Based on this one example, it appears that the commands for the CPP file overrode the ones for the header's implementation file. What do you think about giving precedence to the commands that are associated with the implementation file if it can be determined? As a first step, a naive implementation could just look for a file with the same name, but with a different file extension (i.e., .cpp instead of .h)

We actually got benefit from running tidy over headers directly instead of just using the header filter.

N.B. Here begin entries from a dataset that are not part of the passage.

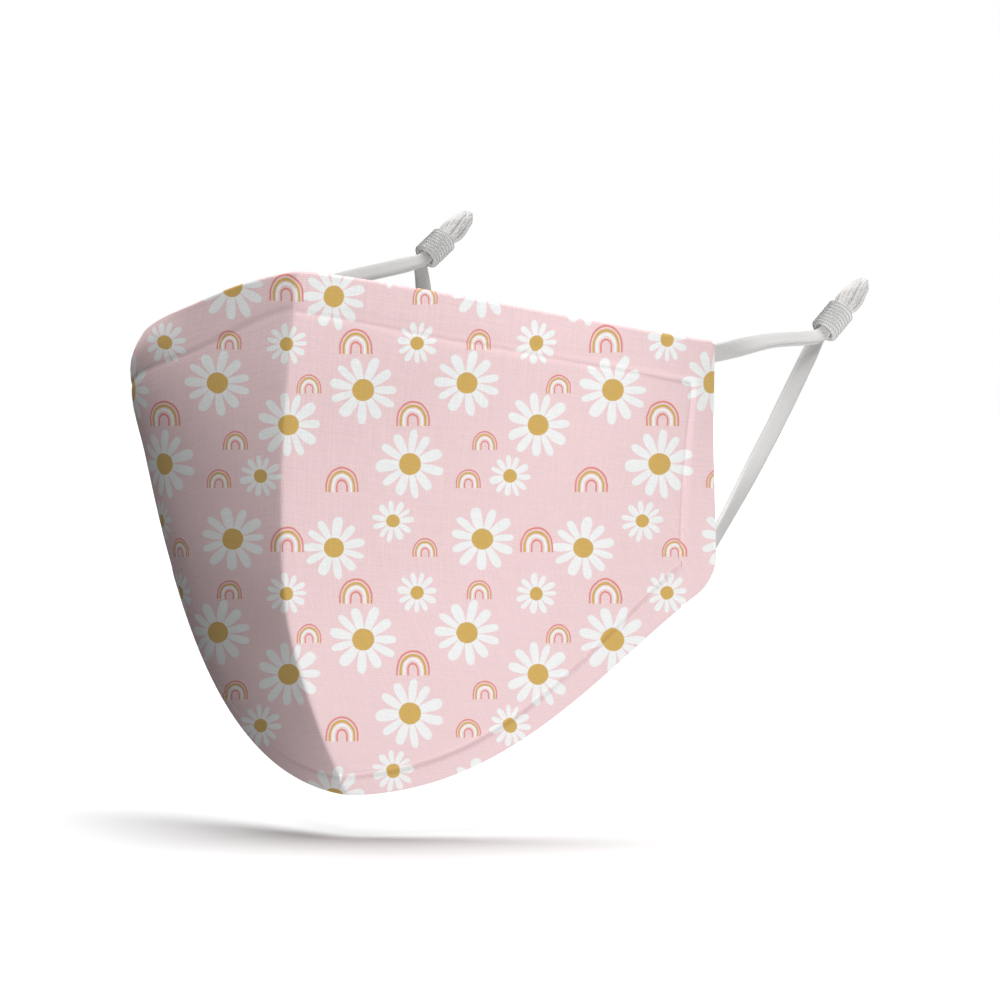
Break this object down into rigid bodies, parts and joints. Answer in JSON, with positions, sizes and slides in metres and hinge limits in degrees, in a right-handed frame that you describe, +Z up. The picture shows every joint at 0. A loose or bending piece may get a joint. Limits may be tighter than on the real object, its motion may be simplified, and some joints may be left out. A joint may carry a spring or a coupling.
{
  "type": "cloth face mask",
  "caption": "Shaped cloth face mask with a centre seam, folded hems and adjustable elastic ear loops, printed with daisies and small rainbows, kept in its worn form.",
  "frame": {"origin": "top end of the centre seam, where the mask rests on the bridge of the nose", "axes": "+Z up, the wearer faces -Y, +X towards the wearer's left, so the ear loops reach back along +Y"},
  "size_m": [0.1742, 0.2182, 0.1649],
  "materials": {
    "printed_cloth": "matt plain weave with a printed pattern",
    "elastic": "soft ribbed knit",
    "silicone": "translucent satin"
  },
  "bodies": {
    "root": {"front_panel_left": "printed_cloth", "front_panel_right": "printed_cloth", "nose_band": "printed_cloth", "chin_hem": "printed_cloth", "side_casing_left": "printed_cloth", "side_casing_right": "printed_cloth", "ear_loop_left": "elastic", "ear_loop_right": "elastic", "adjuster_left": "silicone", "adjuster_right": "silicone"}
  },
  "joints": []
}
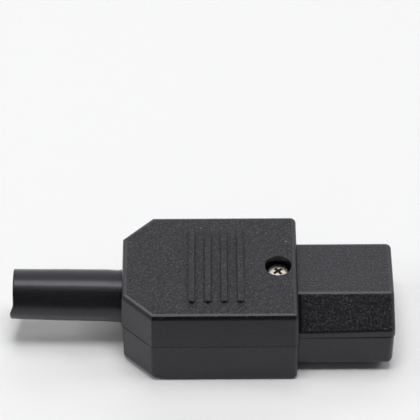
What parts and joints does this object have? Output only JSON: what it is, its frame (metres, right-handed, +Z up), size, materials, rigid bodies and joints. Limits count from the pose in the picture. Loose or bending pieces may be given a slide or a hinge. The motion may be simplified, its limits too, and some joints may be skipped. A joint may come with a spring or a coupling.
{
  "type": "rewireable appliance connector",
  "caption": "Black rewireable mains connector of the C13 pattern: a chamfered nose with blade slots, a ribbed screwed-together body with cut tail corners, and a hollow rubber cable boot.",
  "frame": {"origin": "under the middle of the whole length, on the surface the connector lies on", "axes": "+X along the connector towards the nose's mating face, +Y across it, +Z up out of the ribbed top; the cable leaves along -X"},
  "size_m": [0.0752, 0.0278, 0.0183],
  "materials": {
    "housing_plastic": "fine spark-eroded grain",
    "boot_rubber": "smooth satin",
    "contact_brass": "as rolled",
    "plated_steel": "nickel plated"
  },
  "bodies": {
    "root": {"upper_shell": "housing_plastic", "lower_shell": "housing_plastic", "cable_boot": "boot_rubber", "line_contact": "contact_brass", "neutral_contact": "contact_brass", "earth_contact": "contact_brass", "line_clamp_plate": "plated_steel", "neutral_clamp_plate": "plated_steel", "earth_clamp_plate": "plated_steel", "line_terminal_screw": "plated_steel", "neutral_terminal_screw": "plated_steel", "earth_terminal_screw": "plated_steel", "cable_saddle": "housing_plastic", "left_saddle_screw": "plated_steel", "right_saddle_screw": "plated_steel", "housing_screw": "plated_steel", "housing_nut": "plated_steel"}
  },
  "joints": []
}
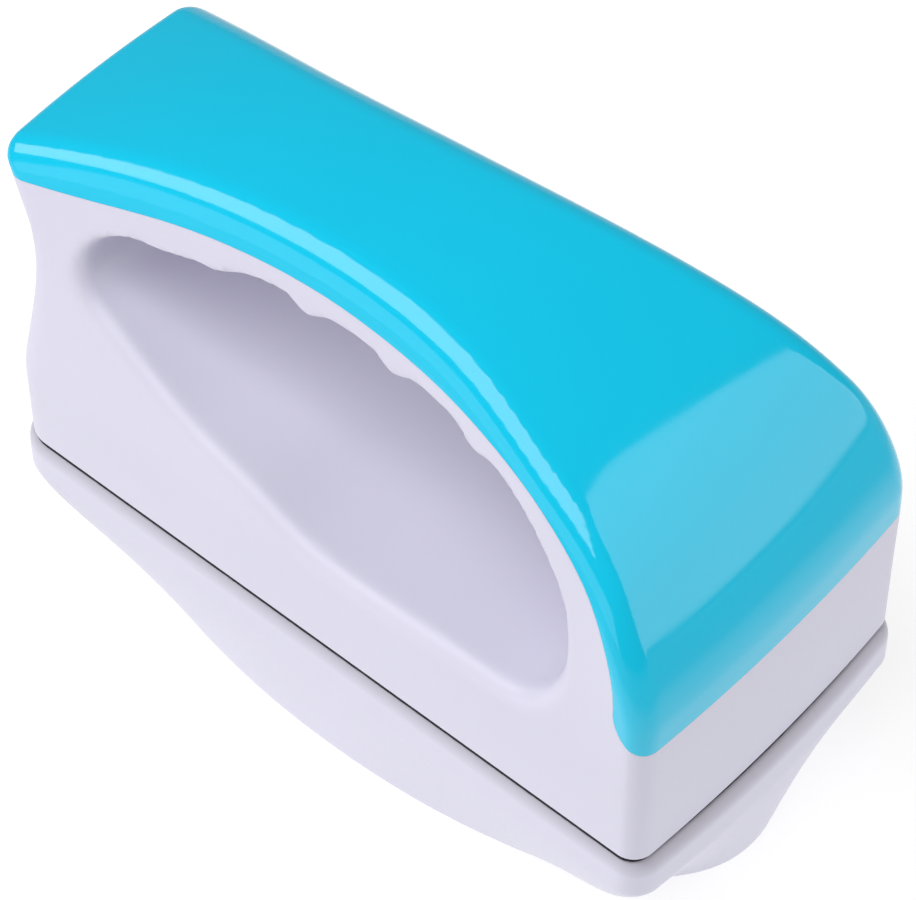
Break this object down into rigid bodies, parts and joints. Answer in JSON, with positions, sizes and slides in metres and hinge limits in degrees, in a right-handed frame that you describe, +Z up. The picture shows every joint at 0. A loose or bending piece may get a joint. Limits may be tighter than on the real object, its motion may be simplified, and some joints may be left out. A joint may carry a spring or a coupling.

For one, it found some headers that were missing necessary includes because every implementation file it was included in had those missing includes. Also, we run tidy as part of our CI, but for efficiency, we only run it over files that have changed. When someone changed only a header, we previously weren't able to validate those changes.

Sarcasm commented 5 years ago

What do you think about giving precedence to the commands that are associated with the implementation file if it can be determined? As a first step, a naive implementation could just look for a file with the same name, but with a different file extension (i.e., .cpp instead of .h)

This is already done:

>>> from compdb.complementer.headerdb import score_other_file
>>> score_other_file('/home/cjackson/DataStructures/Public/ObjectBuffer.h', '/home/cjackson/DataStructures/Private/ObjectBuffer.c')
20
>>> score_other_file('/home/cjackson/DataStructures/Public/ObjectBuffer.h', '/home/cjackson/Infrastructure.Tests/ObjectBufferTests.cpp')
10
>>> score_other_file('/home/cjackson/DataStructures/Public/ObjectBuffer.h', '/home/cjackson/DataStructures/Public/ObjectBuffer.c')
70

The last entry is just to show the prevalence of a file in the same directory with just a different extension. So it looks like there is a bug somewhere else. A minimal reproducing example, e.g. a CMake project to clone, could help.

For one, it found some headers that were missing necessary includes because every implementation file it was included in had those missing includes.

A general rule to guard against this is to have the first include in the main file be the header, see https://llvm.org/docs/CodingStandards.html#include-style.

Also, we run tidy as part of our CI, but for efficiency, we only run it over files that have changed. When someone changed only a header, we previously weren't able to validate those changes.

I think it would be more correct to check all the files this header is included-by (directly or transitively), as a change in a header file, might produce clang-tidy warnings in a file using it.